Not every client is a good fit, and that includes those who can’t afford your rates. Many freelancers, especially in the early days, feel pressured to say yes to every job, even when the budget is below their rates. The problem? Working for less than you’re worth drains your energy and takes up time that could be spent on higher-paying opportunities.

6. Not Setting Clear Payment Terms

Another common mistake freelancers make is being too relaxed about payment terms. Without clear agreements in place, you risk late payments, disputes, or—worst case scenario—not getting paid at all.

7. Failing to Adjust Your Rates Over Time

Inflation happens. Your skills improve. Your experience grows. Yet, many freelancers stick to the same rates for years, afraid that raising prices will scare away clients.

8. Ignoring Scope Creep

Scope creep is when a client gradually adds extra tasks that weren’t part of the original agreement—without additional pay. It’s one of the easiest ways to end up overworked and underpaid.

9. Not Testing Different Pricing Models

There’s no one-size-fits-all pricing model. Some projects might work best with fixed pricing, while others benefit from retainer agreements or tiered packages. If you stick to a single pricing structure without testing alternatives, you might be limiting your earning potential.

10. Thinking Price Is the Only Factor That Matters

Freelancers often assume that price is the most important factor for clients. While budget matters, many clients prioritise quality, reliability, and results over cost.

Final Thoughts: Pricing Smart for Long-Term Success

Getting freelance pricing right is part strategy, part confidence, and part experience. You’ll make mistakes along the way—that’s normal. But by being aware of these common pricing mistakes, you can avoid the pitfalls that leave many freelancers struggling.

If you’re tired of second-guessing your rates or struggling with invoicing and payments, it might be time to streamline your pricing strategy. Payday can help you not only create quotes and invoices but also provide insights into whether your pricing is competitive. Because at the end of the day, knowing your worth isn’t just about making more money—it’s about building a business that sustains you in the long run.

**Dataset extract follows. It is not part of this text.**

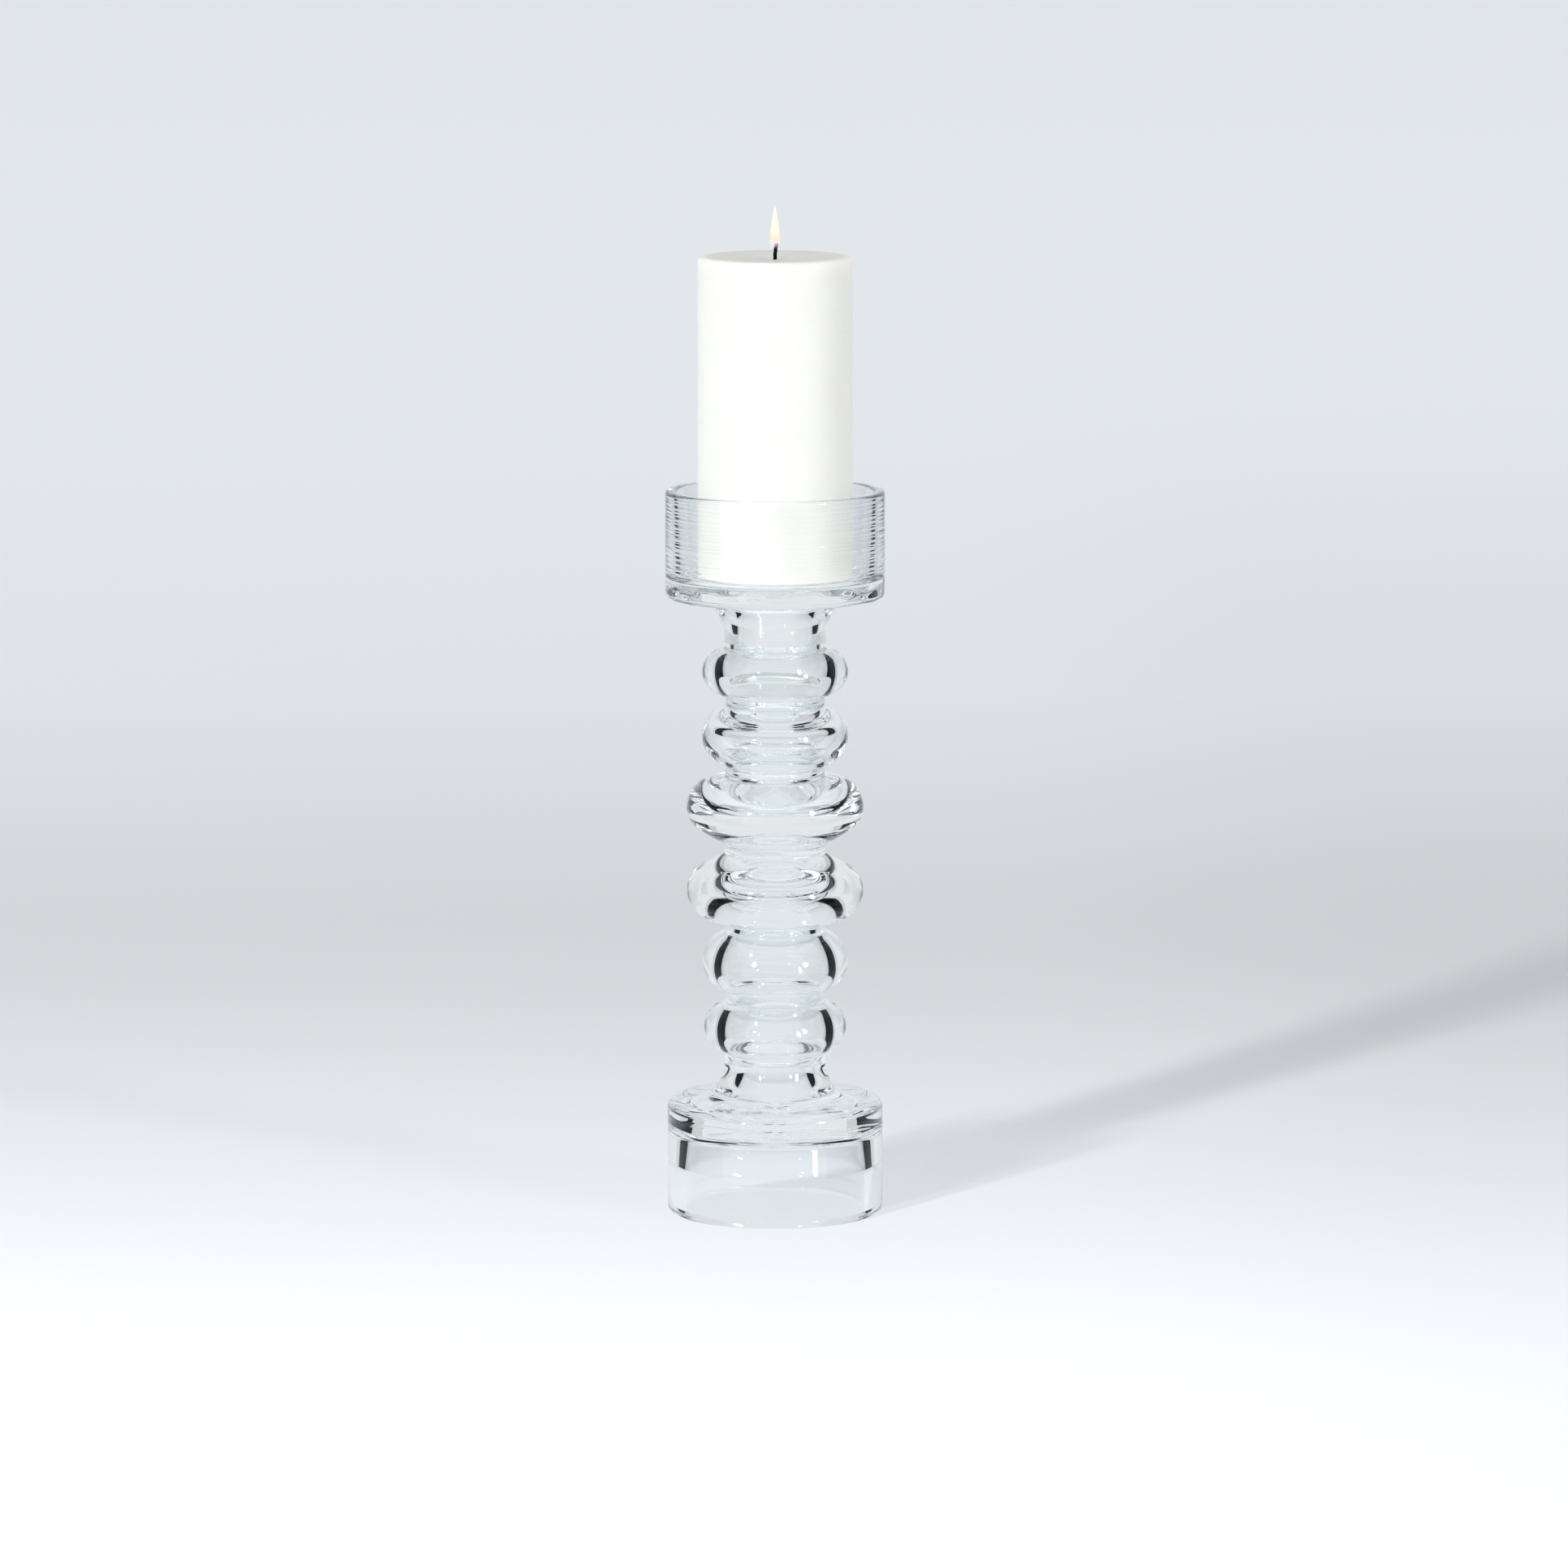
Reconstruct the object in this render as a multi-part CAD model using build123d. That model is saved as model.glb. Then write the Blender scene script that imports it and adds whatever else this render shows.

Ready to take control of your freelance pricing? Try Payday for free and start pricing smarter today.

TLDR;

  • Underpricing from the start can attract low-value clients and make it hard to raise rates later.
  • Know your worth and set prices based on the value you provide, not just what feels comfortable.
  • Consider switching from hourly pricing to value-based pricing to maximise earnings.
  • Account for business expenses in your pricing to ensure sustainability.
  • Not every client is worth taking—say no to low-budget projects that undervalue your work.
  • Set clear payment terms to avoid late or missed payments.
  • Regularly adjust your rates to match experience, inflation, and market demand.
  • Prevent scope creep by clearly defining deliverables and charging for additional work.
  • Experiment with different pricing models like fixed pricing, retainers, or tiered packages.
  • Clients value quality and reliability over price—position yourself as an expert rather than the cheapest option.